There are three different areas of the forest in the pinetree dataset. So we can define three indicator variables.
Only two indicator variables are needed because there is only 2 degrees of freedom for the 3 areas.
Regression output
Regression of Top Circumference on Area Indicator Variables
term
estimate
std.error
statistic
p.value
(Intercept)
20.02
1.11
17.98
0.00
I2
-1.96
1.57
-1.24
0.22
I3
-5.92
1.57
-3.76
0.00
The y-intercept is the mean of the response for the omitted category
20.02 is the mean Top circumference for the first Area
slopes are the difference in the mean response
-1.96 is the drop in the mean top circumference in Area 2 when compared to Area 1 (which is not a significant drop)

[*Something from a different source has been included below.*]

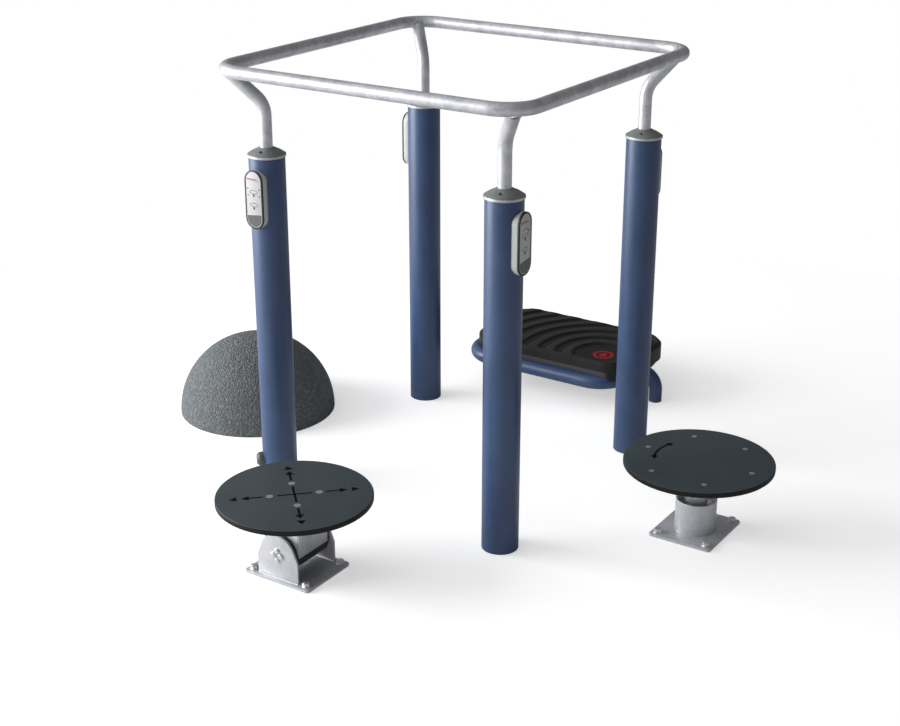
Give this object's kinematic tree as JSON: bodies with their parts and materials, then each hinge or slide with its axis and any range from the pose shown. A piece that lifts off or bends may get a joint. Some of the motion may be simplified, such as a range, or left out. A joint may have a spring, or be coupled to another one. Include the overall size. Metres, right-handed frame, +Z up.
{
  "type": "balance station",
  "caption": "Outdoor balance station: four round posts hold a square tube handrail, with a tilting disc, a spinning disc, a ribbed rubber step deck and a rubber dome around it.",
  "frame": {"origin": "Bottom centre of the whole part's box, on the ground", "axes": "+Z up; the tilting disc stands towards -Y, the spinning disc towards +X, the step deck towards +Y and the dome towards -X"},
  "size_m": [2.0386, 1.9624, 1.2471],
  "materials": {
    "galvanised": "hot-dip galvanised, mottled spangle",
    "blue_paint": "dark blue powder coat, satin",
    "cast_alloy": "grey-green coated casting",
    "sign_grey": "grey moulded plastic",
    "sign_black": "black moulded plastic",
    "sign_white": null,
    "zinc_bolt": "zinc plated steel",
    "rubber": "black torsion rubber",
    "black_paint": "black coated tube",
    "slate_board": "slate grey board, fine grain",
    "stainless": "stainless steel",
    "bearing_steel": "oiled bearing steel",
    "deck_rubber": "black moulded rubber",
    "granulate": "speckled rubber granulate"
  },
  "bodies": {
    "frame": {"handrail": "galvanised", "post_left": "blue_paint", "post_front": "blue_paint", "post_right": "blue_paint", "post_back": "blue_paint", "cap_left": "cast_alloy", "cap_front": "cast_alloy", "cap_right": "cast_alloy", "cap_back": "cast_alloy", "riser_left": "galvanised", "riser_front": "galvanised", "riser_right": "galvanised", "riser_back": "galvanised", "sign_bracket_left": "sign_grey", "sign_bracket_front": "sign_grey", "sign_bracket_right": "sign_grey", "sign_bracket_back": "sign_grey", "sign_rim_left": "sign_black", "sign_rim_front": "sign_black", "sign_rim_right": "sign_black", "sign_rim_back": "sign_black", "sign_plate_left": "sign_white", "sign_plate_front": "sign_white", "sign_plate_right": "sign_white", "sign_plate_back": "sign_white", "post_drain_cap": "cast_alloy", "tilt_base": "galvanised", "tilt_anchor_1": "zinc_bolt", "tilt_anchor_2": "zinc_bolt", "tilt_anchor_3": "zinc_bolt", "tilt_anchor_4": "zinc_bolt", "tilt_lower_core": "zinc_bolt", "tilt_lower_bush": "rubber", "spin_base": "galvanised", "spin_anchor_1": "zinc_bolt", "spin_anchor_2": "zinc_bolt", "spin_anchor_3": "zinc_bolt", "spin_anchor_4": "zinc_bolt", "spin_bearing": "bearing_steel", "step_frame": "blue_paint", "step_deck": "deck_rubber", "dome": "granulate"},
    "tilt_middle": {"tilt_lower_housing": "black_paint", "tilt_carrier": "galvanised", "tilt_upper_core": "zinc_bolt", "tilt_upper_bush": "rubber"},
    "tilt_top": {"tilt_head": "galvanised", "tilt_board": "slate_board", "tilt_screw_1": "stainless", "tilt_screw_2": "stainless", "tilt_screw_3": "stainless", "tilt_screw_4": "stainless"},
    "spin_top": {"spin_spindle": "galvanised", "spin_board": "slate_board", "spin_screw_1": "stainless", "spin_screw_2": "stainless", "spin_screw_3": "stainless", "spin_screw_4": "stainless", "spin_screw_5": "stainless", "spin_screw_6": "stainless"}
  },
  "joints": [
    {"name": "tilt_lower", "type": "hinge", "parent": "frame", "child": "tilt_middle", "pos_m": [0.02575, -0.77375, 0.076], "axis": [0, 1, 0], "range_deg": [-10, 10], "stiffness_Nm_per_rad": 300},
    {"name": "tilt_upper", "type": "hinge", "parent": "tilt_middle", "child": "tilt_top", "pos_m": [0.02575, -0.77375, 0.157], "axis": [1, 0, 0], "range_deg": [-10, 10], "stiffness_Nm_per_rad": 300},
    {"name": "spin", "type": "hinge", "parent": "frame", "child": "spin_top", "pos_m": [0.81175, 0.01225, 0.199], "axis": [0, 0, 1], "continuous": true}
  ]
}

-5.92 is the drop in the mean top circumference in Area 3 when compared to Area 1 (which is a highly significant drop)
Analysis of Covariance model employs both numerical and categorical predictors (covered later on).
We specifically include the interaction between them
Summary
Regression methods aim to fit a model by least squares to explain the variation in the dependent variable \(Y\) by fitting explanatory \(X\) variables.
Matrix plots (EDA) and correlation coefficients provide important clues to the interrelationships.
For building a model, the additional variation explained is important. Summary criterion such as \(AIC\) is also useful.
A model is not judged as the best purely on statistical grounds.